═══ Dataset
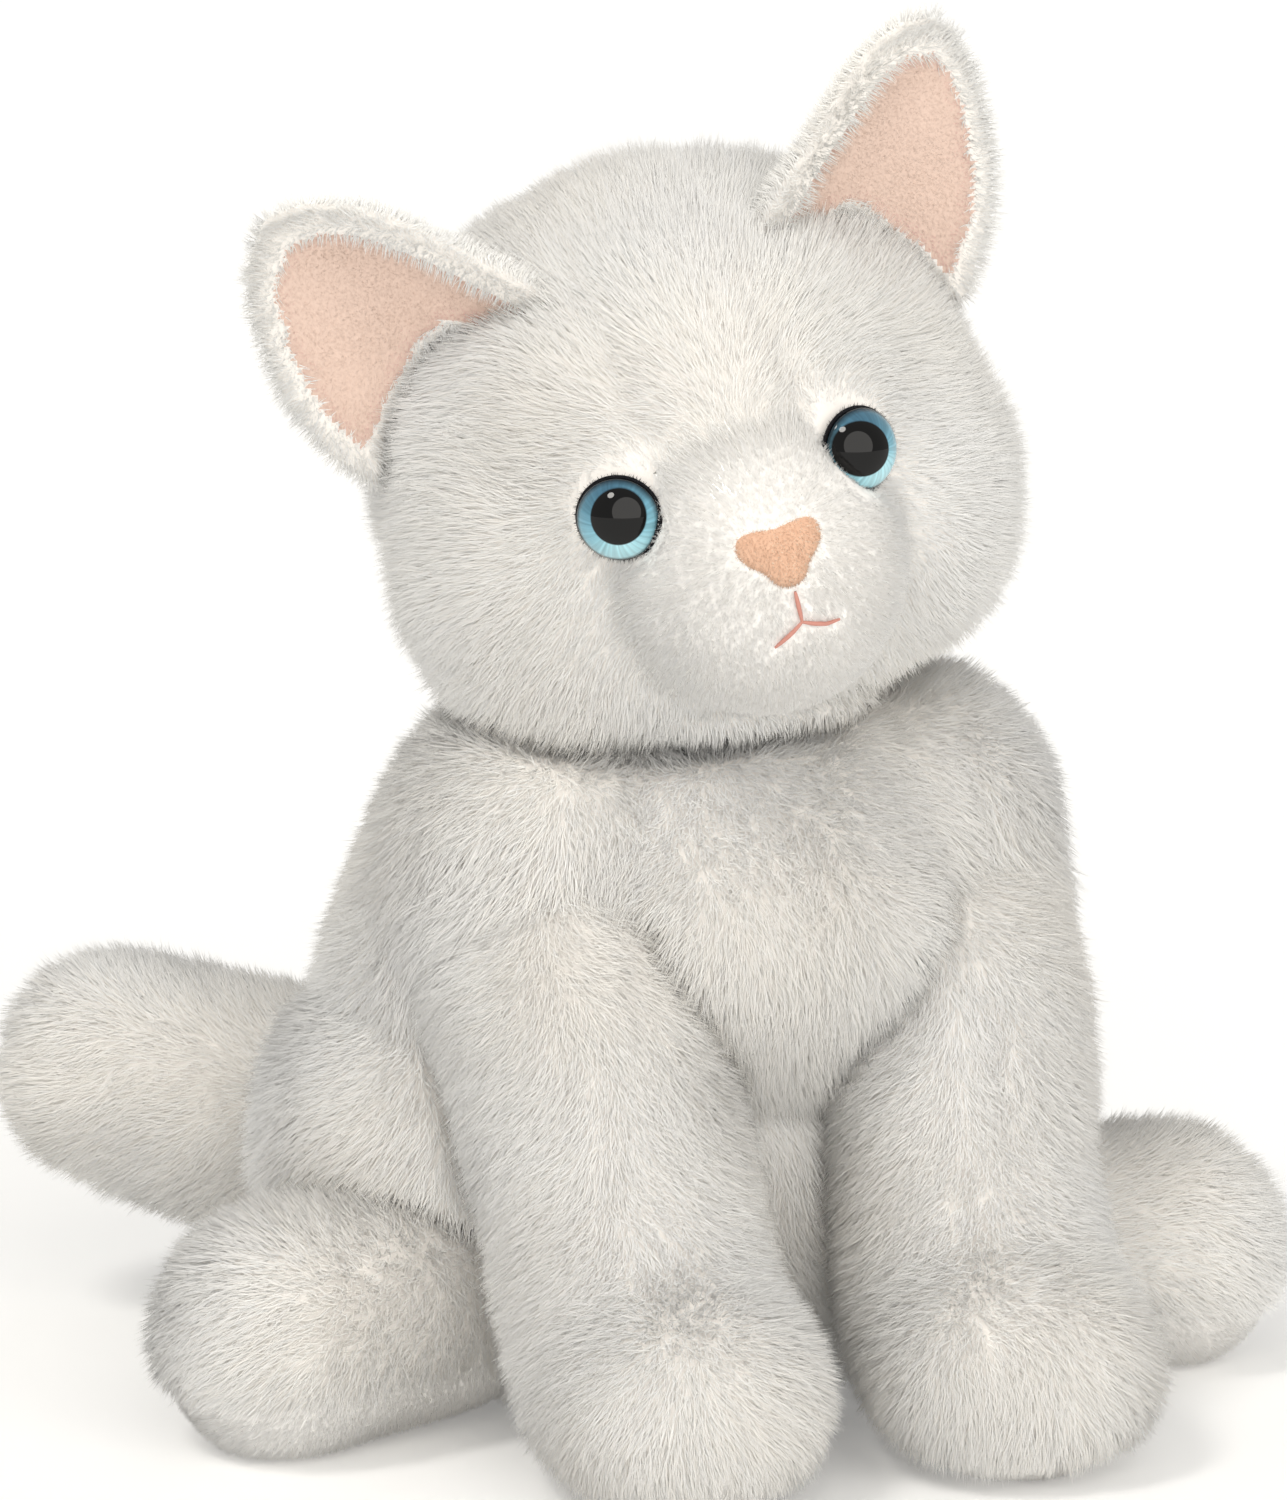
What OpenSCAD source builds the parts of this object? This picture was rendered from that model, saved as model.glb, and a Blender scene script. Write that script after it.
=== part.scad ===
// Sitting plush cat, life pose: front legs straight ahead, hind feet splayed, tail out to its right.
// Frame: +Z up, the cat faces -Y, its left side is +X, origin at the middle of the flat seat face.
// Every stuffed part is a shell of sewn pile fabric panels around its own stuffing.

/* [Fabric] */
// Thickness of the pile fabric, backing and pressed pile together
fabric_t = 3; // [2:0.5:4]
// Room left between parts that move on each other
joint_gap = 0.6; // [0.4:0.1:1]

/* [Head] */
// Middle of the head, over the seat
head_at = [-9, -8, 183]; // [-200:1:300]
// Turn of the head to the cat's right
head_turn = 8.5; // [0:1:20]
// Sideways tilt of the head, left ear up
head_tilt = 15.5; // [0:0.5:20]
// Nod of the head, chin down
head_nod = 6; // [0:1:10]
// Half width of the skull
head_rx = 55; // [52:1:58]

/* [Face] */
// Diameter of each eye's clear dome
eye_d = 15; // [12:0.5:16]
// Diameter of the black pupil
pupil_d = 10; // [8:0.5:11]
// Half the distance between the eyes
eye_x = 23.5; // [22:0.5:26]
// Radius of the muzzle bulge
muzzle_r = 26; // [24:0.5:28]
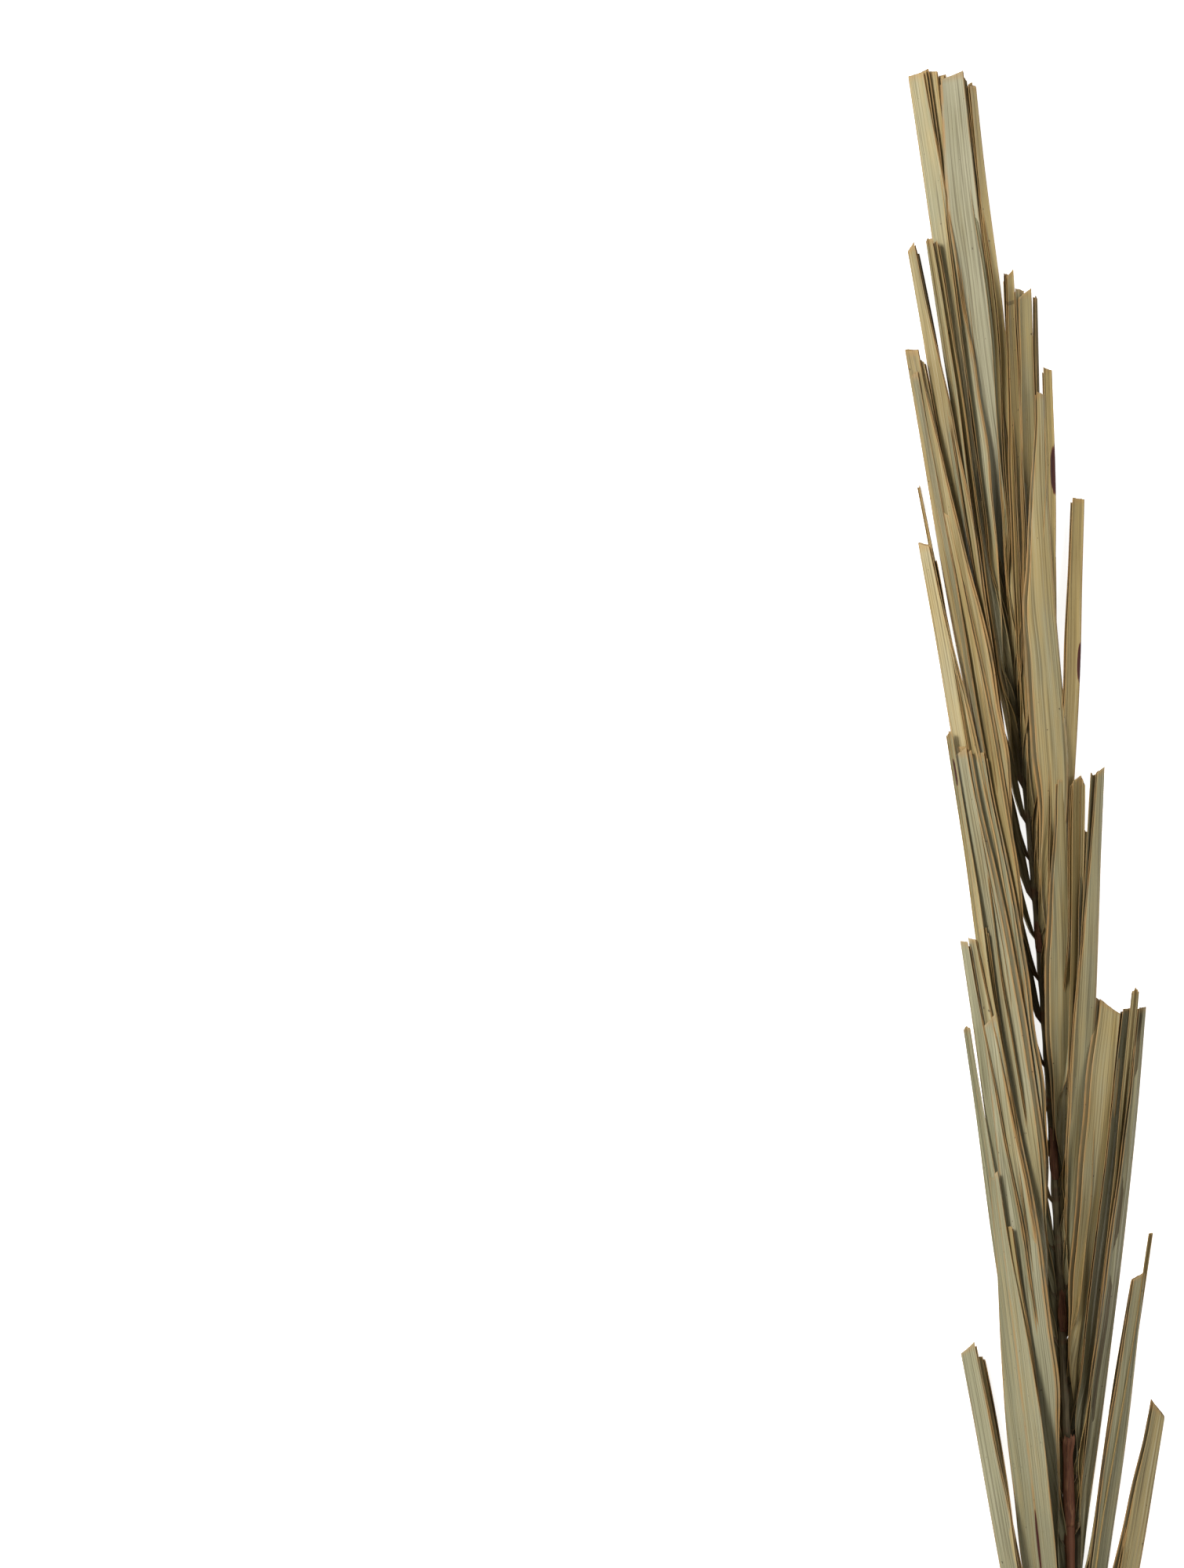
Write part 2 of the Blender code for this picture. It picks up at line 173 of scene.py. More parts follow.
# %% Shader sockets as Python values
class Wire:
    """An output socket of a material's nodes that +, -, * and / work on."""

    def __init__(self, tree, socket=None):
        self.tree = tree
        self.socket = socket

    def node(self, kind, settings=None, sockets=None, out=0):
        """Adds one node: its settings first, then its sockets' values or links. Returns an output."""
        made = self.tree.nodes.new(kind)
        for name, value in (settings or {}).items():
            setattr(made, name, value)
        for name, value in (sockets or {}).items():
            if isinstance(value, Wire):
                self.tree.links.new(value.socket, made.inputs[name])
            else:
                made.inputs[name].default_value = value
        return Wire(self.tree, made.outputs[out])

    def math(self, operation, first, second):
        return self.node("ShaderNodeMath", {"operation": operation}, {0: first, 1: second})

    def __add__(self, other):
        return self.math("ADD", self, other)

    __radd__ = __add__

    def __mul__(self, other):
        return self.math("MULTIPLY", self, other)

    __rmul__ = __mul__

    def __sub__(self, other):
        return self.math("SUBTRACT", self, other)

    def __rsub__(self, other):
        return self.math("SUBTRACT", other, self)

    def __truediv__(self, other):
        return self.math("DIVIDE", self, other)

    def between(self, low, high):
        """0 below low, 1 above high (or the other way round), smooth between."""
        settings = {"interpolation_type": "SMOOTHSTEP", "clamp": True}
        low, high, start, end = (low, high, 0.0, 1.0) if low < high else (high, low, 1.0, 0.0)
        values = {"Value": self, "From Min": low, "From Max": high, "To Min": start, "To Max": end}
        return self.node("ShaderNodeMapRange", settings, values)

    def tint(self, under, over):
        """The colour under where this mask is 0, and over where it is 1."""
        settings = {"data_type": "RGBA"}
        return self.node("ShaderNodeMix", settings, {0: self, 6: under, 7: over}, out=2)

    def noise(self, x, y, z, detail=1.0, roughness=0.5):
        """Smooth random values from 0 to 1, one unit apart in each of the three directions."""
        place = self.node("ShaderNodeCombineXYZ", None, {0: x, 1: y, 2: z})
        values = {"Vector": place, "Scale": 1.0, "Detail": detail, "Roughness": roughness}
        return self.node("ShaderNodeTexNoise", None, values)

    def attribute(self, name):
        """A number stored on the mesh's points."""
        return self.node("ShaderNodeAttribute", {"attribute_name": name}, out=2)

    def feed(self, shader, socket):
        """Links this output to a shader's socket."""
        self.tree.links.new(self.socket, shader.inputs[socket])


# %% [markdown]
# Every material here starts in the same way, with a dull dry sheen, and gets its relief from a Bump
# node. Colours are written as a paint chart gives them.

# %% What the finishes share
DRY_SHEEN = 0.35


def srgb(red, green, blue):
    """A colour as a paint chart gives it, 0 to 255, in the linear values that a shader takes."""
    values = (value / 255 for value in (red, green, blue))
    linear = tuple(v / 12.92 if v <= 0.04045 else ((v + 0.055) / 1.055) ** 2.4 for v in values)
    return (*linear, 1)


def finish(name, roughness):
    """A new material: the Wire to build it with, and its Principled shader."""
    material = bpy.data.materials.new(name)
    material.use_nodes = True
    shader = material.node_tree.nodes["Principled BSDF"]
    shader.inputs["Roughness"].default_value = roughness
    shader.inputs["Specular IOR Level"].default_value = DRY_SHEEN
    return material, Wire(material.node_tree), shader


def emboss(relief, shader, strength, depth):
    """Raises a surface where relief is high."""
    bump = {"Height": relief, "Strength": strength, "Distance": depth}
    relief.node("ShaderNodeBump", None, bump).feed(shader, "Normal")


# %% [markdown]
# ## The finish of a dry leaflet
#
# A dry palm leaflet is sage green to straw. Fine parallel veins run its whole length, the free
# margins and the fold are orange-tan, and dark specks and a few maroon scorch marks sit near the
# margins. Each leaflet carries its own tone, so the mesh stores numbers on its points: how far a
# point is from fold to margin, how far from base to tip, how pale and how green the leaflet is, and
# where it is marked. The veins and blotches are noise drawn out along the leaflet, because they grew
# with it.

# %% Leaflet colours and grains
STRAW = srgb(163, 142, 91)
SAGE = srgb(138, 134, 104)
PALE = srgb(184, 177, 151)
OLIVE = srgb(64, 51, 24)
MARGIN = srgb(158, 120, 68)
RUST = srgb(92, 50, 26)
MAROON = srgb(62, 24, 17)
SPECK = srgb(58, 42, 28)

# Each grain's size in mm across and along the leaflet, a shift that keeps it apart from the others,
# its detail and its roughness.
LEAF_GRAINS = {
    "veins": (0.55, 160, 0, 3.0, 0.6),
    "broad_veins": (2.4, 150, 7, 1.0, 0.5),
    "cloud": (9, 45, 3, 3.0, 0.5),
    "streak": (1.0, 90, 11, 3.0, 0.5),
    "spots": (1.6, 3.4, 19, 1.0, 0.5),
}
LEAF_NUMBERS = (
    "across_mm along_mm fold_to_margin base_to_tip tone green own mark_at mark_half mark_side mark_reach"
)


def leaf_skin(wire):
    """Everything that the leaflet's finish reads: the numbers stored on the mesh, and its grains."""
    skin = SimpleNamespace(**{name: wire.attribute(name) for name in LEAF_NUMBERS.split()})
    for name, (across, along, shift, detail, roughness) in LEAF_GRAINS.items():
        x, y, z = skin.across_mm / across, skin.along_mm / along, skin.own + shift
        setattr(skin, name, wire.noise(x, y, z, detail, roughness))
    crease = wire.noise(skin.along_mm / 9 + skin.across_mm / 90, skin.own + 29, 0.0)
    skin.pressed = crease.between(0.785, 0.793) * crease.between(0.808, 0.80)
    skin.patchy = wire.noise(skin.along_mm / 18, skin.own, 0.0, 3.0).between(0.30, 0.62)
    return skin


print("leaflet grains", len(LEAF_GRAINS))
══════
Print exactly, and only, the lines beginning at the top of the listing and ending at the line with "self.socket = socket".

Task answer:
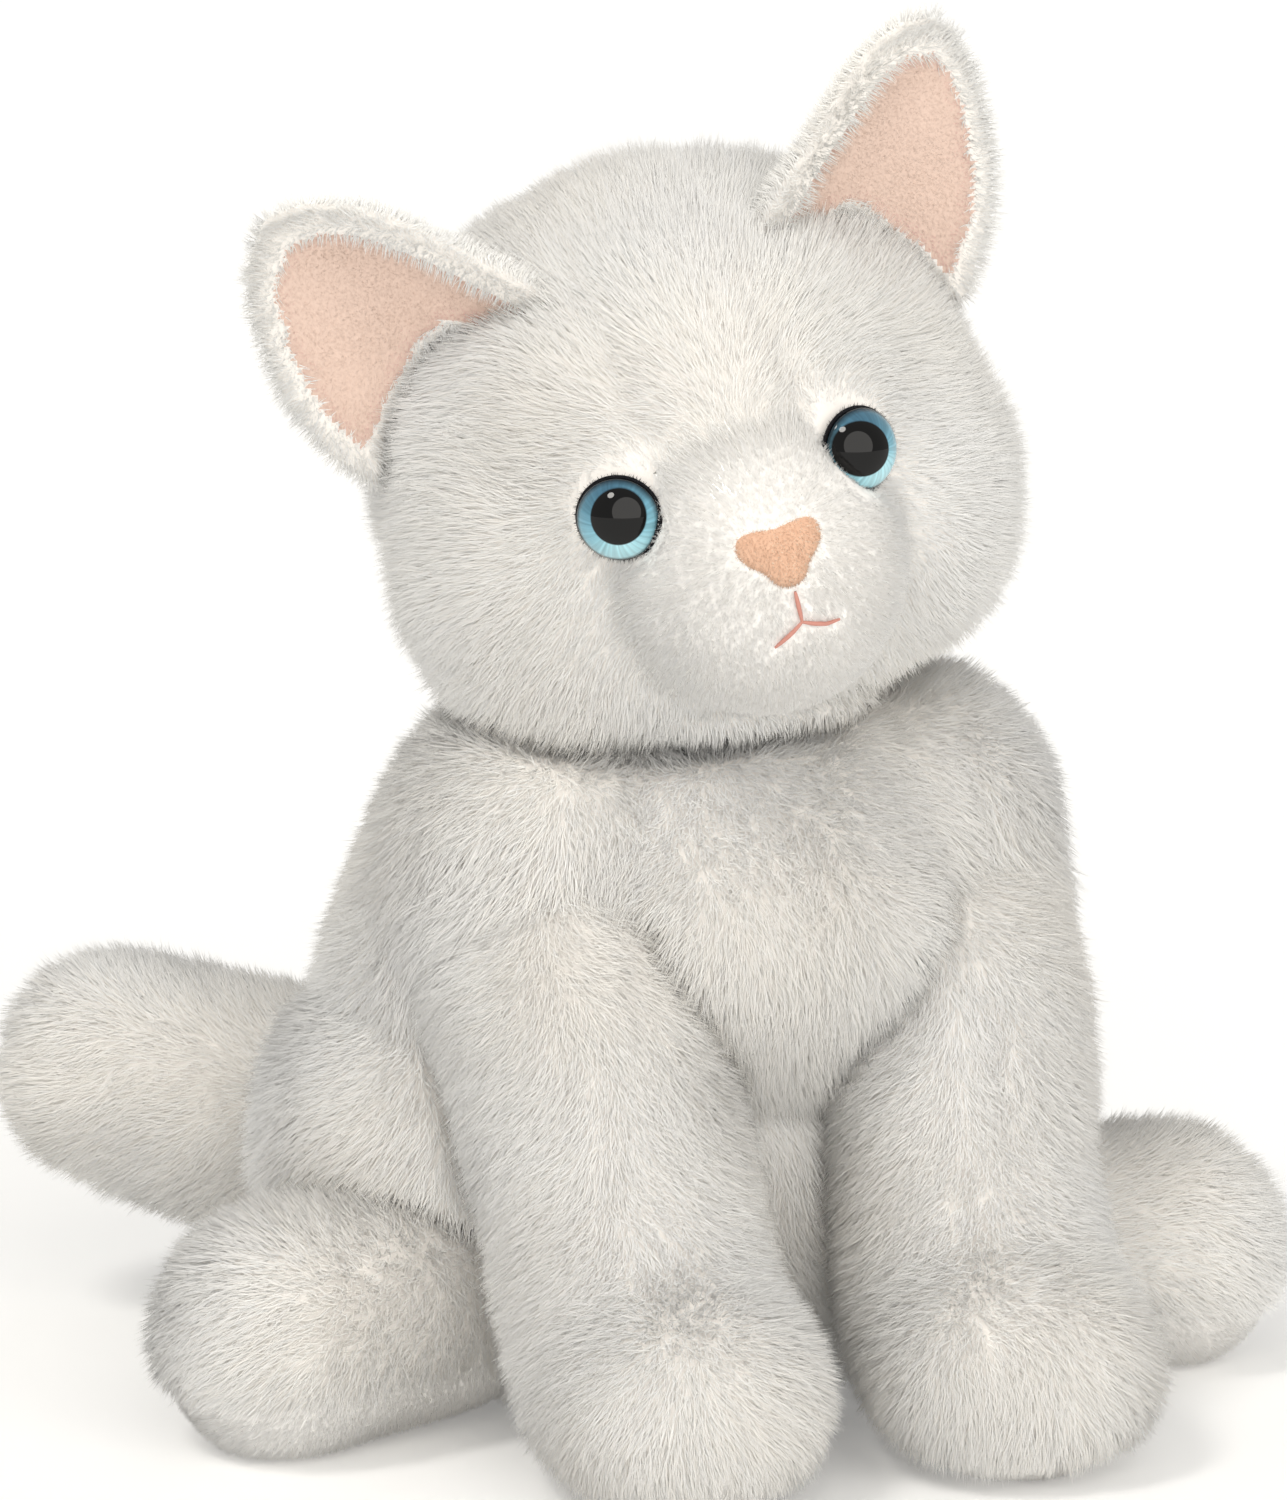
What OpenSCAD source builds the parts of this object? This picture was rendered from that model, saved as model.glb, and a Blender scene script. Write that script after it.
=== part.scad ===
// Sitting plush cat, life pose: front legs straight ahead, hind feet splayed, tail out to its right.
// Frame: +Z up, the cat faces -Y, its left side is +X, origin at the middle of the flat seat face.
// Every stuffed part is a shell of sewn pile fabric panels around its own stuffing.

/* [Fabric] */
// Thickness of the pile fabric, backing and pressed pile together
fabric_t = 3; // [2:0.5:4]
// Room left between parts that move on each other
joint_gap = 0.6; // [0.4:0.1:1]

/* [Head] */
// Middle of the head, over the seat
head_at = [-9, -8, 183]; // [-200:1:300]
// Turn of the head to the cat's right
head_turn = 8.5; // [0:1:20]
// Sideways tilt of the head, left ear up
head_tilt = 15.5; // [0:0.5:20]
// Nod of the head, chin down
head_nod = 6; // [0:1:10]
// Half width of the skull
head_rx = 55; // [52:1:58]

/* [Face] */
// Diameter of each eye's clear dome
eye_d = 15; // [12:0.5:16]
// Diameter of the black pupil
pupil_d = 10; // [8:0.5:11]
// Half the distance between the eyes
eye_x = 23.5; // [22:0.5:26]
// Radius of the muzzle bulge
muzzle_r = 26; // [24:0.5:28]
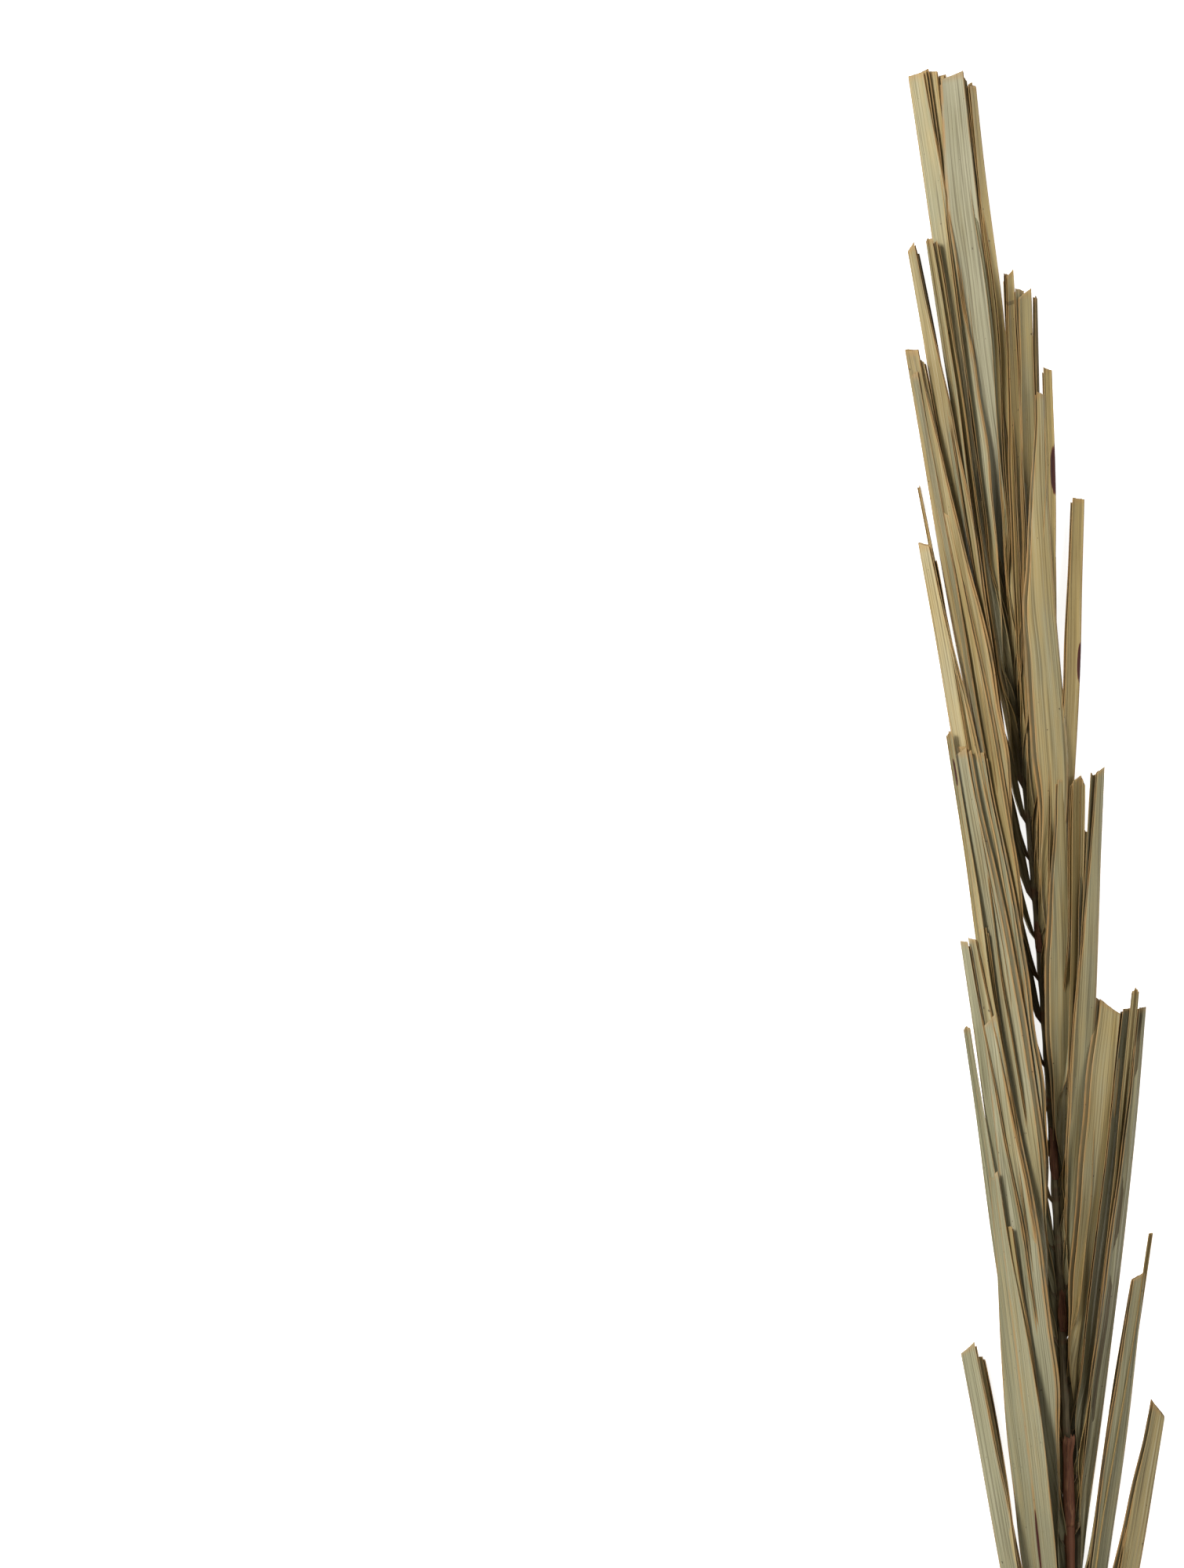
Write part 2 of the Blender code for this picture. It picks up at line 173 of scene.py. More parts follow.
# %% Shader sockets as Python values
class Wire:
    """An output socket of a material's nodes that +, -, * and / work on."""

    def __init__(self, tree, socket=None):
        self.tree = tree
        self.socket = socket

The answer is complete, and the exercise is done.